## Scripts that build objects
-------
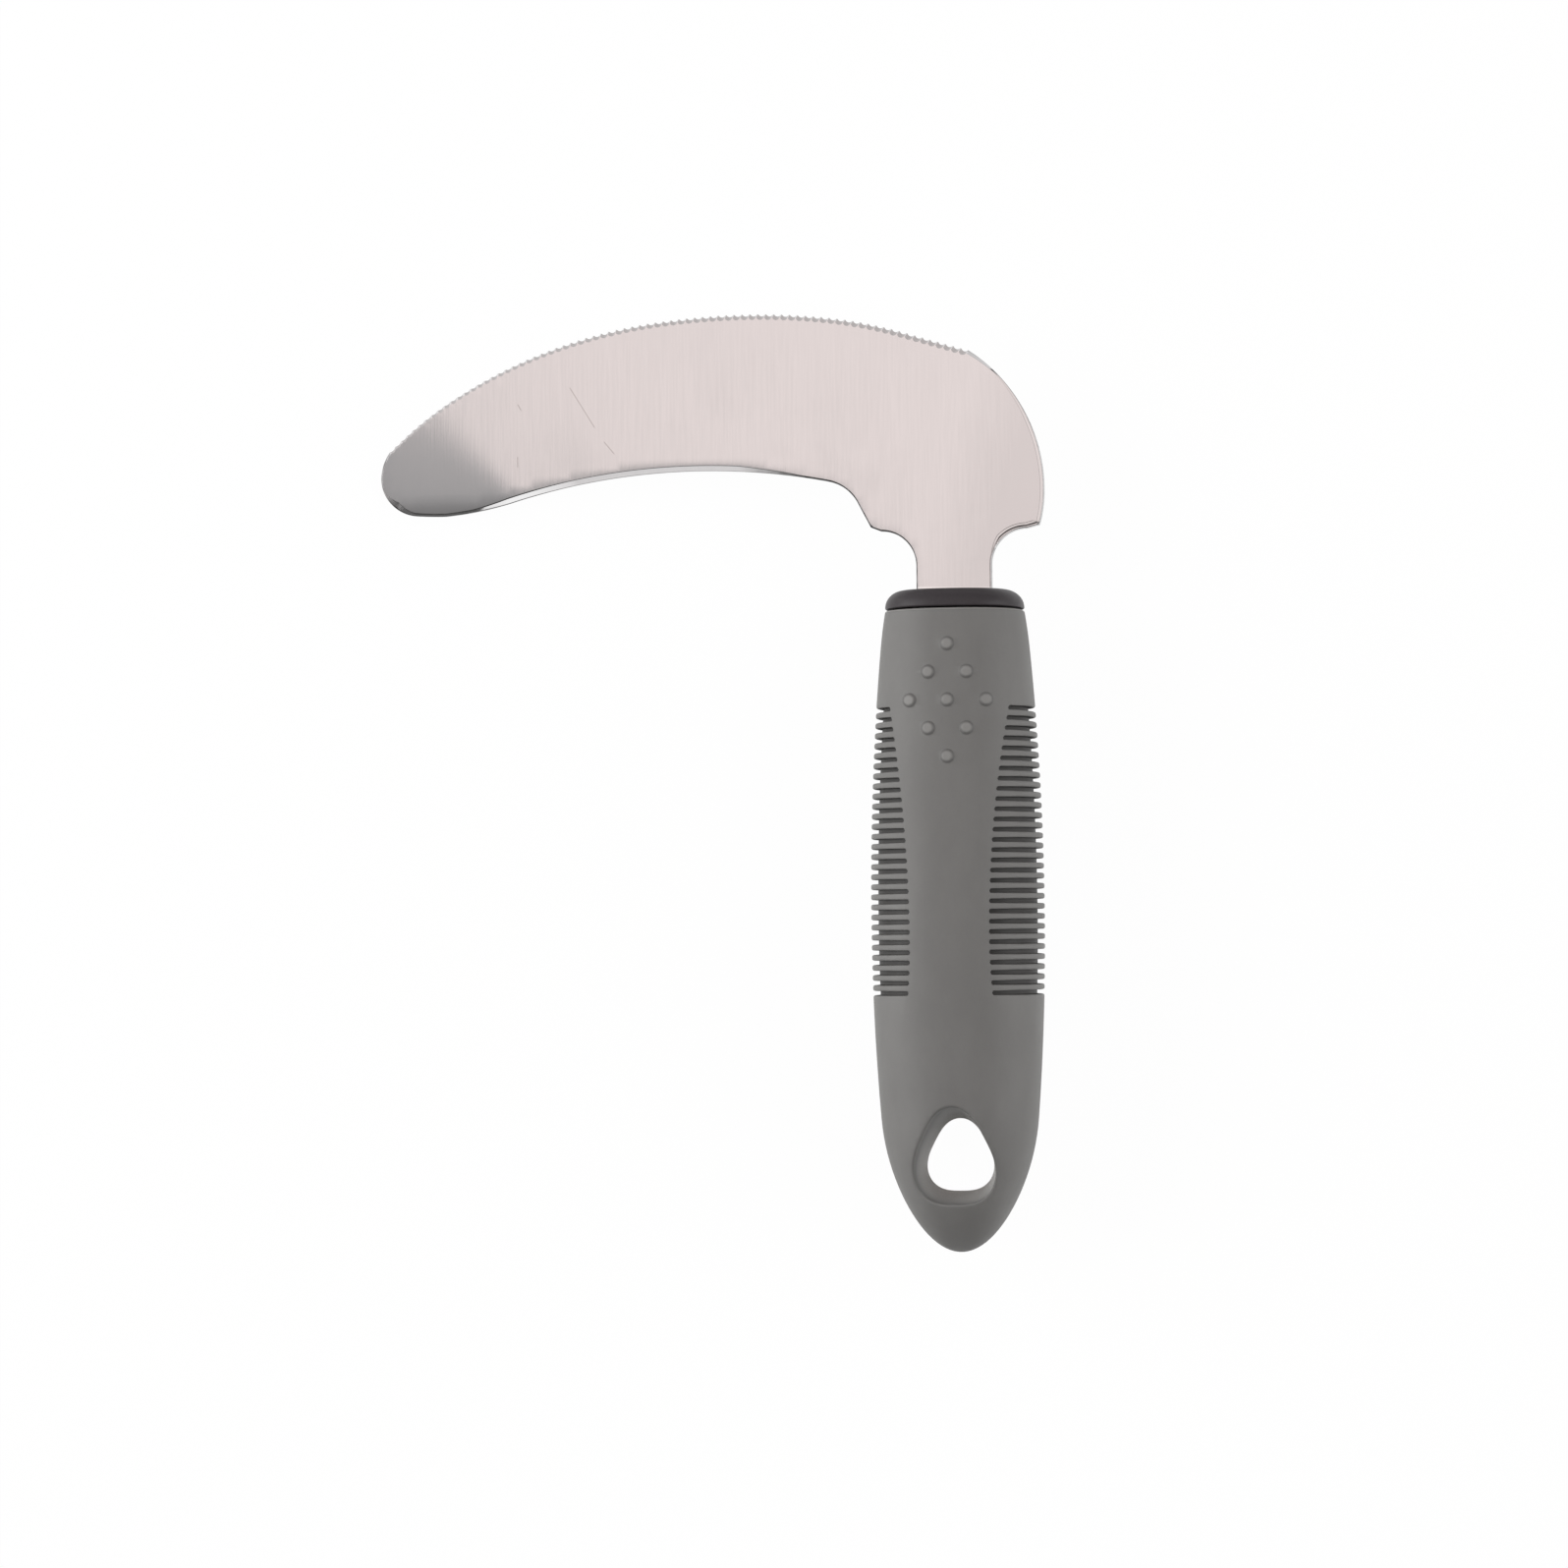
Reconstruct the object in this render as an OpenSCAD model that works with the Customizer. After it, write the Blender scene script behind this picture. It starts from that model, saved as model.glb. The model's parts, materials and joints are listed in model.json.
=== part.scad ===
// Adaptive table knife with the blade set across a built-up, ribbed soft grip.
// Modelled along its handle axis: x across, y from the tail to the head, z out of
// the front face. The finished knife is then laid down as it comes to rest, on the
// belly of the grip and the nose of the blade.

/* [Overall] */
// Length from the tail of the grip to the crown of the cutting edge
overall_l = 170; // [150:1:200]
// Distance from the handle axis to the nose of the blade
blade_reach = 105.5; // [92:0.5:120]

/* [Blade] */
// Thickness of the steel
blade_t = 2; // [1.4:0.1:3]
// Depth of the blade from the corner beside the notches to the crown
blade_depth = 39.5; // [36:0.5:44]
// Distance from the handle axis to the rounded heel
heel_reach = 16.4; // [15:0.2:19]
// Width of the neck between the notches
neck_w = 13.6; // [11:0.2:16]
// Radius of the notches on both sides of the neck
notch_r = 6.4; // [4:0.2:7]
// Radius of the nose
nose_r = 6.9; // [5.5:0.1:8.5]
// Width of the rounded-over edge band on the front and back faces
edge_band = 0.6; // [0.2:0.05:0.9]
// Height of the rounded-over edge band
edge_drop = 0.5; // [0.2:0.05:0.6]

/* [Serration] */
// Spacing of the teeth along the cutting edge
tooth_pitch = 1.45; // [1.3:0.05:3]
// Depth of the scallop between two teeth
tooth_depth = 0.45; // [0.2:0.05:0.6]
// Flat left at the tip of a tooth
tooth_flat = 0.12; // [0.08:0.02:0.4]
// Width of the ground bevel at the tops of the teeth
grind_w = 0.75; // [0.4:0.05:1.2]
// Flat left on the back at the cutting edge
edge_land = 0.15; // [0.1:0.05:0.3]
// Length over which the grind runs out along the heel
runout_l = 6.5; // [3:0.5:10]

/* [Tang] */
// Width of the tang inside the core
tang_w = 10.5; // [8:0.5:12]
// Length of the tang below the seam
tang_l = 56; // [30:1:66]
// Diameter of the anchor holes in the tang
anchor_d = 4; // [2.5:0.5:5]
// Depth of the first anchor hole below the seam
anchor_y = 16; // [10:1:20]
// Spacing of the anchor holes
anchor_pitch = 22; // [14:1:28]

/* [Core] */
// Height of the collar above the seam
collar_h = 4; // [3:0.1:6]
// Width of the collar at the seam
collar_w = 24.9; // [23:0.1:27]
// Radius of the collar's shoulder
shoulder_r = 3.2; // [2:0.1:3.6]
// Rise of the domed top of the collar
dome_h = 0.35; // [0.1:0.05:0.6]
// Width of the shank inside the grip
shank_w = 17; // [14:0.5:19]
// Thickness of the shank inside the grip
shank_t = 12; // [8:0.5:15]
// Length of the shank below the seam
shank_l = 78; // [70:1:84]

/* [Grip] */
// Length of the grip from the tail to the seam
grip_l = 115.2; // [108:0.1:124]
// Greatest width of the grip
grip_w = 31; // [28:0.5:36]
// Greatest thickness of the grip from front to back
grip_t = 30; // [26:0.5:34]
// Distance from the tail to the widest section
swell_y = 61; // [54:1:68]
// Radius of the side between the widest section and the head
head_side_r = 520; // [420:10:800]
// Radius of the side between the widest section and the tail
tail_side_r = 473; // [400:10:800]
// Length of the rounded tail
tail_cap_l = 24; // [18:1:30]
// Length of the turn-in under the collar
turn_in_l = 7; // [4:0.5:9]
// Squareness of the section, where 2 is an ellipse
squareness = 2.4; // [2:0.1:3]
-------
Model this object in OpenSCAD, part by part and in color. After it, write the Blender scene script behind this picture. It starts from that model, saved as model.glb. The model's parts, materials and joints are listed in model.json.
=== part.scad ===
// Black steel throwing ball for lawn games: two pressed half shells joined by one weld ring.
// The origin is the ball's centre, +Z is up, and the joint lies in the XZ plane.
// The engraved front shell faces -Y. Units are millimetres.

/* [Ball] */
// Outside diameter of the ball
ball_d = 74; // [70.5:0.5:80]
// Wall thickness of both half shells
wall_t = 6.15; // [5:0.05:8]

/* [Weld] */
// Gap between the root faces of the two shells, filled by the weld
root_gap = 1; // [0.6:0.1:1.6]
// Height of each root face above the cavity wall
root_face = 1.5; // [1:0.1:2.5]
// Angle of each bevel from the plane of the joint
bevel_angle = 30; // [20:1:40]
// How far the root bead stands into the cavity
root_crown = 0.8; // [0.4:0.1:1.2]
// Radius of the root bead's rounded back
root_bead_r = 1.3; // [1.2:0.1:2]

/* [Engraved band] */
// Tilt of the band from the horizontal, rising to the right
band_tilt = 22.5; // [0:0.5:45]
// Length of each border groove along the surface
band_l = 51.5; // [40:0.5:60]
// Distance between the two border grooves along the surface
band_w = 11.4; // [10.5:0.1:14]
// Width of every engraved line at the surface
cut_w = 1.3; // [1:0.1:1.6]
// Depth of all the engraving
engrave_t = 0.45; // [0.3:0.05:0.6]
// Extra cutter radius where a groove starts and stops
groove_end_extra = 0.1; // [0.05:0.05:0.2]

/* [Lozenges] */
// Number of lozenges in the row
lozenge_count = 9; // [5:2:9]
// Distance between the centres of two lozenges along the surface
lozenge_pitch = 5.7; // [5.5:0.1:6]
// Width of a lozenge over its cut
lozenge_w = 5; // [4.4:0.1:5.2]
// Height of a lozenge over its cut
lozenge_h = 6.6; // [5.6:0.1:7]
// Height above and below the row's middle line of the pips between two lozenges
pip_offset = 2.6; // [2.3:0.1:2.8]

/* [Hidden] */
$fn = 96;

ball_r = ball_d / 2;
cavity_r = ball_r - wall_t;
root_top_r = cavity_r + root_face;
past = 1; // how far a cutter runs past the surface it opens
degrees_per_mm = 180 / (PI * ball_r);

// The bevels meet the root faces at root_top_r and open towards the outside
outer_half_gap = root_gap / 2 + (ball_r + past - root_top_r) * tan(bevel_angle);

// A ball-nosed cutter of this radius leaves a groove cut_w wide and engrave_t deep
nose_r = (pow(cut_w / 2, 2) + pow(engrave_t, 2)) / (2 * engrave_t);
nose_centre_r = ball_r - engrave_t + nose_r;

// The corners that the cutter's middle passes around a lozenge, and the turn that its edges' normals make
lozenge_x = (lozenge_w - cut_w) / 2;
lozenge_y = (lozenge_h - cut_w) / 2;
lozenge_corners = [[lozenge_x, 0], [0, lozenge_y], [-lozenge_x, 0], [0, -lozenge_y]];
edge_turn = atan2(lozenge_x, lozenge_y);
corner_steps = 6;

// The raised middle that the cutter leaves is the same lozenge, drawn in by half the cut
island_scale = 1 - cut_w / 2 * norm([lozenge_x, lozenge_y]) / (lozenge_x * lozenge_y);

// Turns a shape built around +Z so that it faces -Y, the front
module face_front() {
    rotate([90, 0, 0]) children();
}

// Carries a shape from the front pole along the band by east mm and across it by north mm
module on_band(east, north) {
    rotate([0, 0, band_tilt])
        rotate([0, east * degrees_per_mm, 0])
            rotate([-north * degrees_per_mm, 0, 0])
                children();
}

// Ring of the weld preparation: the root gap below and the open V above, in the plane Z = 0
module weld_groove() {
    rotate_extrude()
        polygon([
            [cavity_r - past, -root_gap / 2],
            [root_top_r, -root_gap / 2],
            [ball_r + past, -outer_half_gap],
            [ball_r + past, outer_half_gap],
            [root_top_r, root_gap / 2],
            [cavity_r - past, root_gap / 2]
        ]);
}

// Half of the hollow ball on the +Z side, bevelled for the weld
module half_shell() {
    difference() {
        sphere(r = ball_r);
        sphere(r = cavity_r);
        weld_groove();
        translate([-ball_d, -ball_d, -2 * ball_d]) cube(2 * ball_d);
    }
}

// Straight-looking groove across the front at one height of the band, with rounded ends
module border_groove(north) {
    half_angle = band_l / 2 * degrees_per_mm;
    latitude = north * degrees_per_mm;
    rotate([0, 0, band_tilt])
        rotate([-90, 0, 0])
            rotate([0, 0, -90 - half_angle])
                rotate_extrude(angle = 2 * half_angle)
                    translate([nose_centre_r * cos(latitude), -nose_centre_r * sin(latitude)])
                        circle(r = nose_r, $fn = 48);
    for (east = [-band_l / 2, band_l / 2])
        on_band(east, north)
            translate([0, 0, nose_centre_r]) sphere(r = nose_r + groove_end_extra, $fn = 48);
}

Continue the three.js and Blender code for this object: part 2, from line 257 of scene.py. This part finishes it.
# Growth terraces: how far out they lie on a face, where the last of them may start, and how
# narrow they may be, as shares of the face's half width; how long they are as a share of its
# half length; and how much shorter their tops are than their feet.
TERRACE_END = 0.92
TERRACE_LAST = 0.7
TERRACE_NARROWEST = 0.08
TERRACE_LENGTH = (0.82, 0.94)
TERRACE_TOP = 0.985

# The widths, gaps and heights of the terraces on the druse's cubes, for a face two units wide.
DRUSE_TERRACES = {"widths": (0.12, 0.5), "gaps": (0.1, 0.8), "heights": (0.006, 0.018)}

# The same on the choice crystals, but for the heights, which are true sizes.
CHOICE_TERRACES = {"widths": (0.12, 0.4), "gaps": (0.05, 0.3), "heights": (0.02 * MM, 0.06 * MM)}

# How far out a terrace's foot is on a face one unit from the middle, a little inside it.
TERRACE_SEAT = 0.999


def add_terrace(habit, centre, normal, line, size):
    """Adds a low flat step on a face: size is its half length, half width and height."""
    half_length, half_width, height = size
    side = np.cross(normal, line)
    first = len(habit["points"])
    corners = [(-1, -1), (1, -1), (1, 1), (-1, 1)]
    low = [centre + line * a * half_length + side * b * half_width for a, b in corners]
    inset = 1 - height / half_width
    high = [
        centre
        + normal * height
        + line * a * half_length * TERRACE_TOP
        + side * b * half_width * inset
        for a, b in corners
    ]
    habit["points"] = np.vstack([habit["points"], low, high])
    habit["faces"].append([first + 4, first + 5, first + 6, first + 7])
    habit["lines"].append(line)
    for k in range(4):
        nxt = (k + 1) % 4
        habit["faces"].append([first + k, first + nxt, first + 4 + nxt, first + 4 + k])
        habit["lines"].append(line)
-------
## What needs to be done
Taking the records above, retype every line from the one with "Reconstruct the object" down to the one with "of the blade.", exactly and with nothing else.

## Result
Reconstruct the object in this render as an OpenSCAD model that works with the Customizer. After it, write the Blender scene script behind this picture. It starts from that model, saved as model.glb. The model's parts, materials and joints are listed in model.json.
=== part.scad ===
// Adaptive table knife with the blade set across a built-up, ribbed soft grip.
// Modelled along its handle axis: x across, y from the tail to the head, z out of
// the front face. The finished knife is then laid down as it comes to rest, on the
// belly of the grip and the nose of the blade.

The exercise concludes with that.